Helpert: I categorize compliance metrics as risk-, results-, and program-focused. Risk-focused metrics are tied to gen­eral areas of law, regulation, social con­vention, or voluntarily obligation. In addition, ongoing monitoring of sig­nificant ethics- and compliance-related issues and trends. Program-focused metrics document the scope and scale of a company's specific compliance activities. This includes indicators for monitoring initiatives that a company is not currently funding, supporting, and/or implementing; or where the program is insufficient to achieve de­sired results. Results-focused metrics document success of various aspects of compliance program activities.

Rasmussen: What are some of the key metrics to measure the integrity and compliance health of the organization?

Quinlan: The important thing is to mea­sure results, but measuring activity is easier and most often reported—e.g. training completion rates, policy at­testations, or number of hotline calls. These are important numbers, but don't truly offer insight, whereas training test scores from a follow-up survey that demonstrate how much of the session an employee actually retained do. An hour of training is the input, but how it changes the employee's attitudes and behaviors is the output. Compliance needs to measure output so we can stay on top of issues before they arise.

Tabuena: Develop a scorecard to give stakeholders information about the compliance program and where there is risk. Metrics should be gathered from both inside (e.g., investigations, com­pliance committee meetings, subject matter audits, etc.) and outside (e.g., government agency audits and obser­vations, including fines and penalties). These metrics monitor the program over time and identify legal and other minefields that are ripe for corrective action. I would utilize a survey to as­sess corporate culture. Benchmark the company's hotline data against peers. Finally, develop risk metrics: Healthcare trends in accuracy of billing and coding can be tracked over time.

Helpert: I recommend organizations compare relationships in four areas. One, awareness training completions that answer: Have we equipped attend­ees to understand expected conduct, to recognize issues, and to feel confident in reporting issues?

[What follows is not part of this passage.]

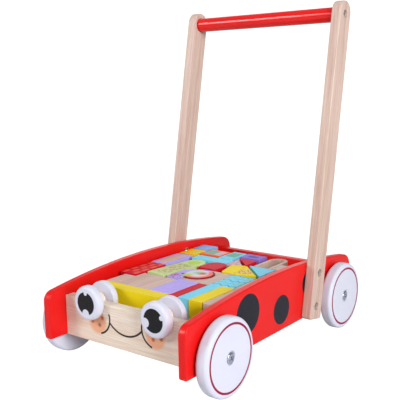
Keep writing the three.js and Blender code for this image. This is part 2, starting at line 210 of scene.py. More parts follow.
def board(outline, thickness, edge, holes=(), steps=4):
    """A board with rounded edges, and round blind holes (u, v, radius, depth) in its front."""
    angles = [math.radians(90 * i / steps) for i in range(steps + 1)]
    levels = [(edge * (1 - math.sin(a)), edge * (1 - math.cos(a))) for a in angles]
    levels += [(d, thickness - t) for d, t in reversed(levels)]
    count = len(outline)
    verts, faces = [], []
    for distance, t in levels:
        verts += [(u, v, t) for u, v in inset(outline, distance)]
    for level in range(len(levels) - 1):
        band(faces, level * count, (level + 1) * count, count)
    faces.append(tuple(reversed(range(count))))
    top = len(verts) - count
    if not holes:
        faces.append(tuple(range(top, top + count)))
        return verts, faces
    loops = [list(range(top, top + count))]
    for u, v, radius, depth in holes:
        loops.append(sink(verts, faces, (u, v), radius, depth, thickness))
    flat = [i for loop in loops for i in loop]
    rings = [[Vector(verts[i]) for i in loop] for loop in loops]
    for triangle in tessellate_polygon(rings):
        a, b, c = (flat[i] for i in triangle)
        normal = (Vector(verts[b]) - Vector(verts[a])).cross(Vector(verts[c]) - Vector(verts[a]))
        faces.append((a, b, c) if normal.z > 0 else (a, c, b))
    return verts, faces


def sink(verts, faces, centre, radius, depth, surface, sides=32, rim=0.5):
    """Adds a blind hole's wall and bottom, and returns the loop at its mouth."""
    start = len(verts)
    for r, t in ((radius + rim, surface), (radius, surface - rim), (radius, surface - depth)):
        for i in range(sides):
            a = 2 * math.pi * i / sides
            verts.append((centre[0] + r * math.cos(a), centre[1] + r * math.sin(a), t))
    band(faces, start, start + sides, sides)
    band(faces, start + sides, start + 2 * sides, sides)
    faces.append(tuple(range(start + 2 * sides, start + 3 * sides)))
    return list(range(start, start + sides))


def turned(profile, sides=96):
    """A body of revolution about t. The profile's (t, radius) points run forwards along
    the outside, from the axis to the axis, or round a closed section."""
    closed = profile[0] == profile[-1]
    points = profile[:-1] if closed else profile
    verts, faces, rings = [], [], []
    for t, radius in points:
        rings.append((len(verts), radius == 0))
        if radius == 0:
            verts.append((0, 0, t))
        else:
            verts += [(radius * math.cos(2 * math.pi * i / sides),
                       radius * math.sin(2 * math.pi * i / sides), t) for i in range(sides)]
    pairs = list(zip(rings, rings[1:])) + ([(rings[-1], rings[0])] if closed else [])
    for (a, a_point), (b, b_point) in pairs:
        if a_point:
            faces += [(a, b + (i + 1) % sides, b + i) for i in range(sides)]
        elif b_point:
            faces += [(a + i, a + (i + 1) % sides, b) for i in range(sides)]
        else:
            band(faces, a, b, sides)
    return verts, faces


def rounded_end(t, radius, edge, direction, steps=5):
    """The profile of a turned disc's rounded corner, from its rim to its face."""
    return [(t - direction * edge * (1 - math.sin(a)), radius - edge * (1 - math.cos(a)))
            for a in (math.radians(90 * i / steps) for i in range(steps + 1))]


def linked(name, data):
    """A new object in the scene."""
    made = bpy.data.objects.new(name, data)
    bpy.context.scene.collection.objects.link(made)
    return made


def mesh_from(name, shape, place):
    """A mesh in the row frame, with its faces pointing out, from a shape in u, v, t."""
    verts, faces = shape
    if place.to_3x3().determinant() < 0:
        faces = [tuple(reversed(face)) for face in faces]
    mesh = bpy.data.meshes.new(name)
    mesh.from_pydata([(place @ Vector(v)) * MM for v in verts], [], faces)
    return mesh


def flatten_faces(made):
    """Keeps flat faces flat under smooth shading, and hard edges hard."""
    weighted = made.modifiers.new("weighted normals", "WEIGHTED_NORMAL")
    weighted.keep_sharp = True


def piece(name, shape, place, body, material, replaces=()):
    """Makes a visible piece from a shape in u, v, t, and puts it on its body."""
    mesh = mesh_from(name, shape, place)
    mesh.validate()
    made = linked(name, mesh)
    mesh.shade_smooth()
    mesh.set_sharp_from_angle(angle=math.radians(HARD_ANGLE))
    flatten_faces(made)
    mesh.materials.append(material)
    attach(made, body)
    if replaces:
        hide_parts(*replaces)
    return made


def dress(node, material, edge=0.0):
    """Keeps a CAD node and gives it a material and softened edges."""
    kept = NODES[node]
    kept.data.materials.clear()
    kept.data.materials.append(material)
    if edge:
        bevel = kept.modifiers.new("softened edges", "BEVEL")
        bevel.width = edge * MM
        bevel.segments = 3
        bevel.limit_method = "ANGLE"
        bevel.angle_limit = math.radians(HARD_ANGLE)
        bevel.harden_normals = False
    kept.data.shade_smooth()
    flatten_faces(kept)


def cut_out(target, cutter_shape, place):
    """Cuts a shape out of a piece's mesh, and keeps its other modifiers as they are."""
    cutter = linked("cutter", mesh_from("cutter", cutter_shape, place))
    boolean = target.modifiers.new("cut", "BOOLEAN")
    boolean.operation, boolean.object, boolean.solver = "DIFFERENCE", cutter, "EXACT"
    others = [m for m in target.modifiers if m.name != "cut"]
    for modifier in others:
        modifier.show_viewport = False
    evaluated = target.evaluated_get(bpy.context.evaluated_depsgraph_get())
    result = bpy.data.meshes.new_from_object(evaluated)
    target.modifiers.remove(boolean)
    target.data = result
    result.set_sharp_from_angle(angle=math.radians(CUT_HARD_ANGLE))
    for modifier in others:
        modifier.show_viewport = True
    bpy.data.objects.remove(cutter)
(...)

Two, tone-at-the-top that addresses: What evidence supports leaders setting examples and nurturing an environment of ethical behavior? Three, hotline reporting: Do reports confirm or deny our “ethics checks” and provide insight on how people ask for guidance or report potential issues? Four, ethics metrics to find: When we respond to a report or question, what do we find? How does this trend over time, by organizational structure, by leader, by location?

OCEG ROUNDTABLE PANELISTS

Michael Rasmussen,Moderator

Chief GRC Pundit,

GRC 20/20 Research

Anita Helpert,

Director Internal Audit,

Raytheon

Patrick Quinlan,

CEO,

Convercent

Jose Tabuena,

Global Compliance &

Regulatory Counsel,

Orion Health

Source: OCEG.

Rasmussen: How do metrics for compli­ance benefit the organization? Is it just about demonstrating we have checked the checkboxes or is there a greater value that compliance returns to the organization that can be demonstrated through measurement of outcomes?

Helpert: Measuring and reporting on compliance lets a company know if it is operating within regulatory and in­ternal boundaries. By analyzing met­rics, managers know whether they are moving the entity closer to objectives. Measuring compliance and ethics per­formance helps organizations gauge improvement and learn whether the approach is contributing to success. An organization's compliance and ethics program should be measured like any other critical capability. Keeping the board informed is a critical activity, and reporting facilitates that effort.

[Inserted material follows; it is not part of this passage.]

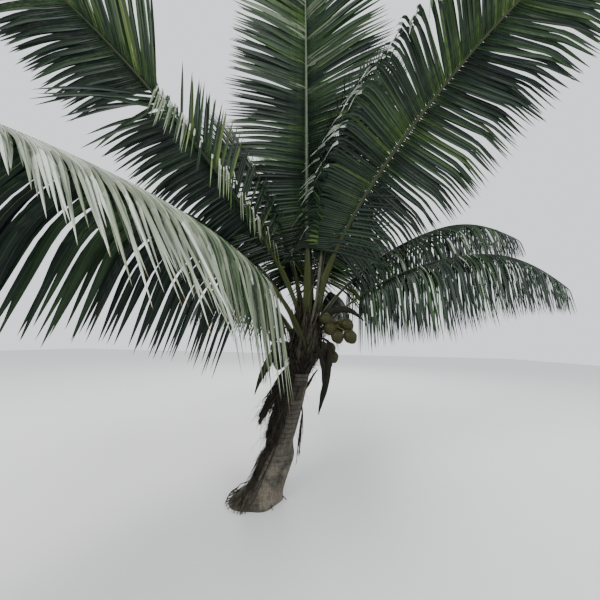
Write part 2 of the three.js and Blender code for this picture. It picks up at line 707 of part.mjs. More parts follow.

Quinlan: Today's compliance officer has a real opportunity to play a key role in helping create a thriving and ethical company culture. Metrics is just one component of the role of data in com­pliance. Data-driven metrics are able to give us a picture of what's going on (i.e., Is this department falling behind in their staff attestation rate? Is the Shang­hai office reporting increased FCPA incidents?). Compliance professionals need tools to be able to act quickly, effi­ciently, and nimbly. Recent studies show that monitoring and measuring ethics and compliance is directly beneficial to the success of the company.

Tabuena: One benefit is showing an ef­fective program during a government investigation. Organizations with ma­ture programs go beyond a check-list to more in-depth benchmarking of leading practices, testing the operat­ing features of the program design and conducting culture assessments. Such measures are valuable to opera­tions and not just the sustainability of compliance. Stakeholders need specific metrics to understand the program is performing. A “performance” evalua­tion looks not only at the effectiveness of the program, but also its efficiency, responsiveness, and the degree to which it delivers outcomes to the business.

Rasmussen: What role do GRC solu­tions/technology play in measuring and monitoring metrics for compli­ance? Can this be done well in spread­sheets, documents, and e-mail?

Quinlan: It often is done that way. How­ever, the effort involved is not efficient, and certainly not likely to yield in­sights. Compliance technology must be integrated because the relationship between employee behavior and cor­porate risk is woven together. If only half of your workforce knows your values, or the latest regulatory require­ments, you're likely to have a problem. The right technology brings company values, policies, regulations, education programs, and case management into one integrated view. Spreadsheets, doc­uments, and e-mail cannot achieve this.

Helpert: GRC is designed to ensure the enterprise is ethical, internally compliant with policies, externally compliant with regulations, operating in accordance with risk appetite, and aligned with objectives of the organization. While it is process, not technology that should drive GRC, it is all about communication, sharing, and use of data to provide a picture of the or­ganization. Technology enforces a rigor around the process that spreadsheets, documents, and e-mail cannot.

Tabuena: Generating metrics for report­ing can be done by spreadsheet, docu­ments, and e-mail, but it can be a messy process that is prone to error. One of the headaches I've had as a compliance of­ficer is when compliance staff is scram­bling to gather data needed to report. There always seems to be data acces­sibility and quality issues. Technology proves valuable in measuring and moni­toring metrics. There is work in adapting technology to processes in an organiza­tion. However this leads to more efficient and effective measures with a better abil­ity to spot emerging problems.